[Start]

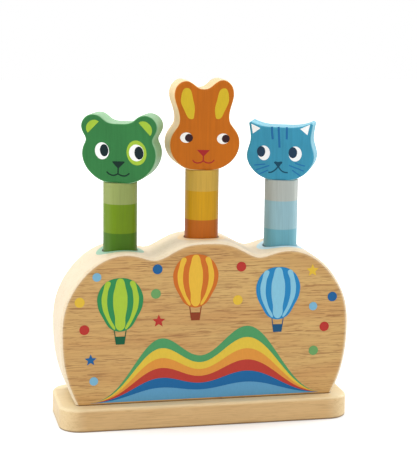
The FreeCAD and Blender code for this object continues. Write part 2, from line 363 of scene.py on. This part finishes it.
block_wood.give(Base_Color=tone, Roughness=lacquer_roughness, Normal=relief)
block_wood.give(Specular_IOR_Level=lacquer_shine)
dressed(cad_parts["block"], block_wood)

plate_board = 11.3
plate_front_tones = ("d6ae74", "cb9f62", "9c7040")
# Pale tones for the plate's top and ends: paler wood, with painted light on top of it.
plate_edge_tones_and_painted_light = ("f0e0b8", "ecd8ac", "d8bc88")
plate_ends_pale_from = 86.0 * MM
plate_ends_fade = 14.0 * MM
plate_rim = 1.2 * MM
plate_rim_fade = 1.6 * MM
# A painted shadow line along the plate's lowest edge, where it stands on the floor.
under_shadow_height = 1.0 * MM
under_shadow_fade = 0.7 * MM
under_shadow_cover = 0.7

plate_wood = Finish("rubberwood_plate")
front_tone, pores = board_grain(plate_wood, *plate_front_tones, plate_board, 0.32)
edge_tone_and_painted_light = board_grain(plate_wood, *plate_edge_tones_and_painted_light, plate_board, 0.5)[0]
x, y, z = plate_wood.axes(plate_wood.node("ShaderNodeTexCoord").out("Object"))
# The top, its rounded rim and the ends take the pale tone, partly paler wood and partly painted
# light.
rim = z.over(plate_top - plate_rim, plate_rim_fade)
ends = abs(x).over(plate_ends_pale_from, plate_ends_fade)
pale = (rim * 0.7 + ends * 0.6).clamped()
tone = plate_wood.mix(pale * 0.8 + 0.12, front_tone, edge_tone_and_painted_light)
# Painted shadow: a dark line along the plate's lowest edge.
under_shadow = 1 - z.over(under_shadow_height, under_shadow_fade)
tone = plate_wood.mix(under_shadow * under_shadow_cover, tone, colour(gap_shade))
relief = plate_wood.bump(pores * -1, 0.2, pore_depth)
plate_wood.give(Base_Color=tone, Roughness=lacquer_roughness, Normal=relief)
plate_wood.give(Specular_IOR_Level=lacquer_shine)
dressed(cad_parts["base_plate"], plate_wood)


# The heads: flat boards cut to the animals' outlines, painted one deep colour on both
# faces and a paler tint round the edge, with a faint long grain showing through. On the
# rounded rim of each face the paler tint also stands in as a painted highlight.
head_half_thickness = 9.25 * MM
head_edge_rounding = 1.4 * MM
paint_line = 0.25 * MM
head_turns = {"bear": -23.0, "rabbit": 0.0, "cat": -23.0}
face_shifts = {"bear": 1.5, "rabbit": 0.0, "cat": 0.0}  # millimetres
paint_shine = 0.2
paint_roughness = 0.40
paint_relief = 0.1 * MM
grain_cover = 0.12
black = (0, 0, 0, 1)
head_paints = {"bear": "357c42", "rabbit": "c86b08", "cat": "3c98b8"}
# Paler edge tints, reaching onto the rounded rim of each face as a painted highlight.
head_edge_tints_and_rim_highlight = {"bear": "94c294", "rabbit": "f5d5a0", "cat": "7cc0d4"}

for name, place in hole_places.items():
    paint = Finish(name + "_paint")
    x, y, z = paint.axes(paint.node("ShaderNodeTexCoord").out("Object"))
    turn = math.radians(head_turns[name])
    deep = (x - place) * -math.sin(turn) + y * math.cos(turn)
    face = abs(deep).over(head_half_thickness - head_edge_rounding * 0.25, paint_line)
    grain = paint.noise(paint.place(scale=(700, 700, 30)), 1.0, 3, 0.6)
    cloud = paint.noise(paint.place(scale=(60, 60, 40)), 1.0, 2, 0.5)
    tone = paint.mix(face, colour(head_edge_tints_and_rim_highlight[name]), colour(head_paints[name]))
    tone = paint.mix(grain.over(0.56, 0.3) * grain_cover, tone, black)
    tone = paint.mix(cloud.over(0.5, 0.5) * grain_cover, tone, black)
    relief = paint.bump(grain, 0.12, paint_relief)
    paint.give(Base_Color=tone, Roughness=paint_roughness, Normal=relief)
    paint.give(Specular_IOR_Level=paint_shine)
    dressed(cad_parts[name + "_head"], paint)


# The faces: inks printed on the front of each head, each a film with a crisp edge. A
# place on a face is in millimetres across from its middle and up from the chin.
film_thickness = 0.04
film_step = 0.03
ink_darkest = 0.86
ink_mottle = 0.5
oval_points = 16


def smooth_loop(points):
    """A closed curve through the points."""
    return {"points": points, "closed": True, "smooth": True}


def sharp_loop(points):
    """A closed outline with straight sides."""
    return {"points": points, "closed": True, "smooth": False}


def oval(across, up, half_width, half_height, lean=0.0):
    """A closed oval that leans to the left at its top by lean degrees."""
    points = []
    for i in range(oval_points):
        t = i * 2 * math.pi / oval_points
        dx = half_width * math.cos(t)
        dy = half_height * math.sin(t)
        c = math.cos(math.radians(lean))
        s = math.sin(math.radians(lean))
        points.append((across + dx * c - dy * s, up + dx * s + dy * c))
    return smooth_loop(points)


def stroke(points, width):
    """An open brush line through the points."""
    return {"points": points, "closed": False, "smooth": True, "width": width}


def ink_finish(code):
    """A slightly mottled printing ink, made once for each colour."""
    known = bpy.data.materials.get("ink_" + code)
    if known is not None:
        return known
    made = Finish("ink_" + code)
    mottle = made.noise(made.place(scale=(900, 900, 300)), 1.0, 2, 0.5)
    darker = tuple(c * ink_darkest for c in colour(code)[:3]) + (1,)
    tone = made.mix(mottle.over(0.5, 0.5) * ink_mottle, colour(code), darker)
    made.give(Base_Color=tone, Roughness=paint_roughness, Specular_IOR_Level=paint_shine)
    return made.material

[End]

TO BE DONE => Go through the material above line by line and copy it exactly.

SOLVED EXERCISE =>
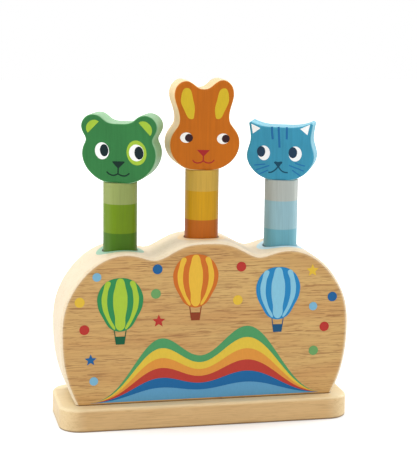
The FreeCAD and Blender code for this object continues. Write part 2, from line 363 of scene.py on. This part finishes it.
block_wood.give(Base_Color=tone, Roughness=lacquer_roughness, Normal=relief)
block_wood.give(Specular_IOR_Level=lacquer_shine)
dressed(cad_parts["block"], block_wood)

plate_board = 11.3
plate_front_tones = ("d6ae74", "cb9f62", "9c7040")
# Pale tones for the plate's top and ends: paler wood, with painted light on top of it.
plate_edge_tones_and_painted_light = ("f0e0b8", "ecd8ac", "d8bc88")
plate_ends_pale_from = 86.0 * MM
plate_ends_fade = 14.0 * MM
plate_rim = 1.2 * MM
plate_rim_fade = 1.6 * MM
# A painted shadow line along the plate's lowest edge, where it stands on the floor.
under_shadow_height = 1.0 * MM
under_shadow_fade = 0.7 * MM
under_shadow_cover = 0.7

plate_wood = Finish("rubberwood_plate")
front_tone, pores = board_grain(plate_wood, *plate_front_tones, plate_board, 0.32)
edge_tone_and_painted_light = board_grain(plate_wood, *plate_edge_tones_and_painted_light, plate_board, 0.5)[0]
x, y, z = plate_wood.axes(plate_wood.node("ShaderNodeTexCoord").out("Object"))
# The top, its rounded rim and the ends take the pale tone, partly paler wood and partly painted
# light.
rim = z.over(plate_top - plate_rim, plate_rim_fade)
ends = abs(x).over(plate_ends_pale_from, plate_ends_fade)
pale = (rim * 0.7 + ends * 0.6).clamped()
tone = plate_wood.mix(pale * 0.8 + 0.12, front_tone, edge_tone_and_painted_light)
# Painted shadow: a dark line along the plate's lowest edge.
under_shadow = 1 - z.over(under_shadow_height, under_shadow_fade)
tone = plate_wood.mix(under_shadow * under_shadow_cover, tone, colour(gap_shade))
relief = plate_wood.bump(pores * -1, 0.2, pore_depth)
plate_wood.give(Base_Color=tone, Roughness=lacquer_roughness, Normal=relief)
plate_wood.give(Specular_IOR_Level=lacquer_shine)
dressed(cad_parts["base_plate"], plate_wood)


# The heads: flat boards cut to the animals' outlines, painted one deep colour on both
# faces and a paler tint round the edge, with a faint long grain showing through. On the
# rounded rim of each face the paler tint also stands in as a painted highlight.
head_half_thickness = 9.25 * MM
head_edge_rounding = 1.4 * MM
paint_line = 0.25 * MM
head_turns = {"bear": -23.0, "rabbit": 0.0, "cat": -23.0}
face_shifts = {"bear": 1.5, "rabbit": 0.0, "cat": 0.0}  # millimetres
paint_shine = 0.2
paint_roughness = 0.40
paint_relief = 0.1 * MM
grain_cover = 0.12
black = (0, 0, 0, 1)
head_paints = {"bear": "357c42", "rabbit": "c86b08", "cat": "3c98b8"}
# Paler edge tints, reaching onto the rounded rim of each face as a painted highlight.
head_edge_tints_and_rim_highlight = {"bear": "94c294", "rabbit": "f5d5a0", "cat": "7cc0d4"}

for name, place in hole_places.items():
    paint = Finish(name + "_paint")
    x, y, z = paint.axes(paint.node("ShaderNodeTexCoord").out("Object"))
    turn = math.radians(head_turns[name])
    deep = (x - place) * -math.sin(turn) + y * math.cos(turn)
    face = abs(deep).over(head_half_thickness - head_edge_rounding * 0.25, paint_line)
    grain = paint.noise(paint.place(scale=(700, 700, 30)), 1.0, 3, 0.6)
    cloud = paint.noise(paint.place(scale=(60, 60, 40)), 1.0, 2, 0.5)
    tone = paint.mix(face, colour(head_edge_tints_and_rim_highlight[name]), colour(head_paints[name]))
    tone = paint.mix(grain.over(0.56, 0.3) * grain_cover, tone, black)
    tone = paint.mix(cloud.over(0.5, 0.5) * grain_cover, tone, black)
    relief = paint.bump(grain, 0.12, paint_relief)
    paint.give(Base_Color=tone, Roughness=paint_roughness, Normal=relief)
    paint.give(Specular_IOR_Level=paint_shine)
    dressed(cad_parts[name + "_head"], paint)


# The faces: inks printed on the front of each head, each a film with a crisp edge. A
# place on a face is in millimetres across from its middle and up from the chin.
film_thickness = 0.04
film_step = 0.03
ink_darkest = 0.86
ink_mottle = 0.5
oval_points = 16


def smooth_loop(points):
    """A closed curve through the points."""
    return {"points": points, "closed": True, "smooth": True}


def sharp_loop(points):
    """A closed outline with straight sides."""
    return {"points": points, "closed": True, "smooth": False}


def oval(across, up, half_width, half_height, lean=0.0):
    """A closed oval that leans to the left at its top by lean degrees."""
    points = []
    for i in range(oval_points):
        t = i * 2 * math.pi / oval_points
        dx = half_width * math.cos(t)
        dy = half_height * math.sin(t)
        c = math.cos(math.radians(lean))
        s = math.sin(math.radians(lean))
        points.append((across + dx * c - dy * s, up + dx * s + dy * c))
    return smooth_loop(points)


def stroke(points, width):
    """An open brush line through the points."""
    return {"points": points, "closed": False, "smooth": True, "width": width}


def ink_finish(code):
    """A slightly mottled printing ink, made once for each colour."""
    known = bpy.data.materials.get("ink_" + code)
    if known is not None:
        return known
    made = Finish("ink_" + code)
    mottle = made.noise(made.place(scale=(900, 900, 300)), 1.0, 2, 0.5)
    darker = tuple(c * ink_darkest for c in colour(code)[:3]) + (1,)
    tone = made.mix(mottle.over(0.5, 0.5) * ink_mottle, colour(code), darker)
    made.give(Base_Color=tone, Roughness=paint_roughness, Specular_IOR_Level=paint_shine)
    return made.material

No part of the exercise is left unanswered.